The American Bankruptcy Bill - Stay bankrupted

First they made sure that medicines cost the earth. Then they made sure that you need insurance before you can get health benefits. Then they made sure that you are completely surrounded - rocket high medical bills and insurance not enough to cover it. And now they are making sure that when you get bankrupted, it is impossible to get bankruptcy protection. Hmm .. social security?

http://www.commondreams.org/views05/0310-22.htm

U.S. senators are about to pass a bankruptcy bill so hostile to ordinary American families that it could only have come about in a place as corrupt, cynical and unmoored from reality as Washington, D.C.

So what does the bill do? It makes it harder for average people to file for bankruptcy protection; it makes it easier for landlords to evict a bankrupt tenant; it endangers child support payments by giving a wider array of creditors a shot at post-bankruptcy income; it allows millionaires to shield an unlimited amount of value in homes and asset protection trusts; it makes it more difficult for small businesses to reorganize, while opening new loopholes for the Enrons of the world; it allows creditors to provide misleading information; and it does nothing to rein in lending abuses that frequently turn manageable debt into unmanageable crises. Even in failure, ordinary Americans do not get a level playing field.

Indeed, a recent study by Harvard University found that half of last year’s 1.6 million bankruptcies were the result of crushing medical bills. Put another way: Every 30 seconds, someone in this country files for bankruptcy in the wake of a serious illness. How’s that for a shocking stat? Here’s another: Three-quarters of the so-called medically bankrupt had health insurance.

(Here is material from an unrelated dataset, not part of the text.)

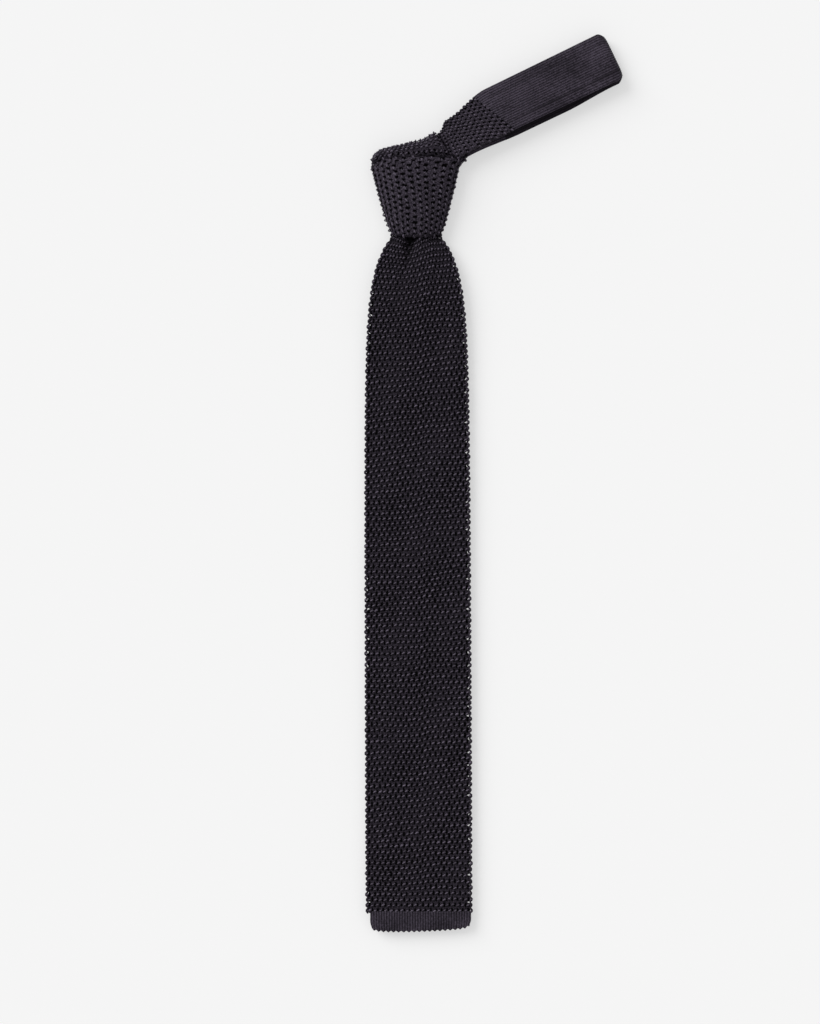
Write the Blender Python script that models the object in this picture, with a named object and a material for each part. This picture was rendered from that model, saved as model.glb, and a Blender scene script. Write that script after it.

It just wasn’t enough to cover the dramatic rise in health-care costs.

But instead of adapting to this harsh new reality, where hardworking, college-educated, middle-class folks can be financially destroyed by a sudden illness, the Senate is about to approve a one-size-fits-all law that treats a family man who has sunk into debt because of a heart attack the same as a con artist who maxes out his MasterCard, then refuses to pay up.